Aleksei A. Navalny, Russia's leading opposition figure, was placed under house arrest on Friday and ordered not use the Internet or telephone for a period of two months, thus removing President Vladimir V. Putin's fiercest critic from public life.

The stiff restrictions in what is widely seen as a politically charged prosecution will effectively muzzle Mr. Navalny, the blogger- cum-politician who has used social media to trumpet mass demonstrations against the Kremlin and release damning profiles of corrupt practices in government tenders, the most recent asserting that billions of dollars were stolen in the preparations for the Sochi Olympics.

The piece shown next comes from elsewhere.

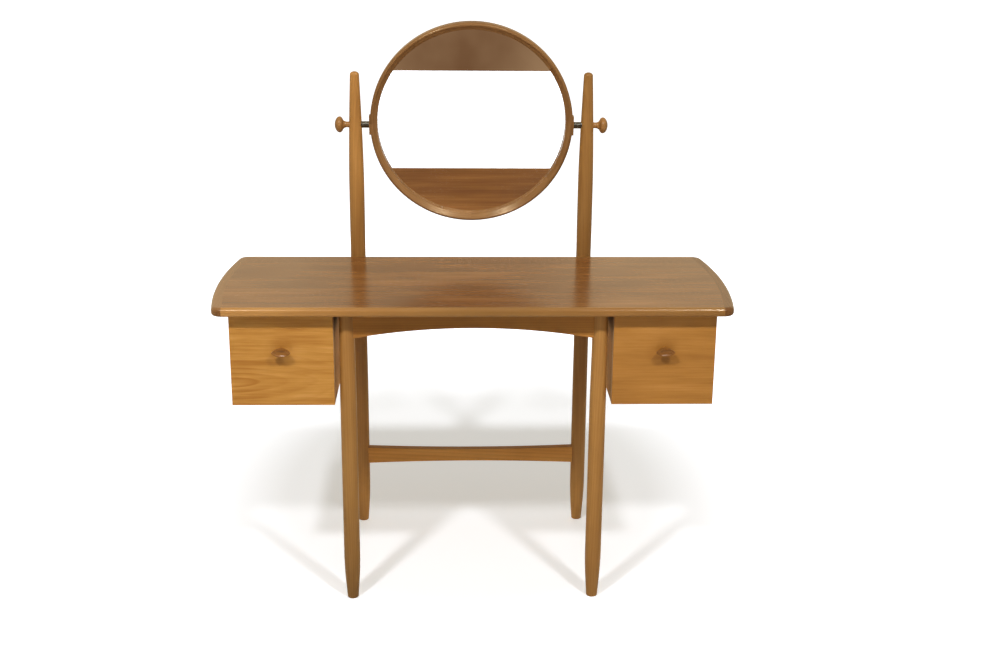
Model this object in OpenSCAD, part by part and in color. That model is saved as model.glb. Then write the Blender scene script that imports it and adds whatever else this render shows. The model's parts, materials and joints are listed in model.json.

"Their only goal is to stop my political activities," Mr. Navalny said Monday, addressing Judge Artur Karpov in front of a packed hall at a courthouse in downtown Moscow. "They want to stop me from coordinating our anticorruption investigations."

The ruling, which also prohibits Mr. Navalny from speaking with the media or accepting visitors other than close family members, capped a week in which the Russian authorities showed a renewed, zealous will to disrupt demonstrations, detain large numbers of people and hand down tough sentences to curtail internal dissent since the Sochi Games ended last Sunday.

In the months before the Games, Mr. Putin gave amnesty to several of Russia's most prominent prisoners, including the former oligarch Mikhail B. Khodorkovsky and two members of the punk protest band Pussy Riot, in what was seen as a nod to international criticism of their prosecutions. With the Games now over, the Kremlin has taken its most decisive step yet to silence Mr. Navalny as it continues to dampen the protest mood that erupted in the country two years ago.

"It is easy to see that with the Olympics over, there's no need to put up a kind face for anyone anymore," Sergey Nikitin, the head of the Russian branch of Amnesty International, said in a telephone interview on Friday. …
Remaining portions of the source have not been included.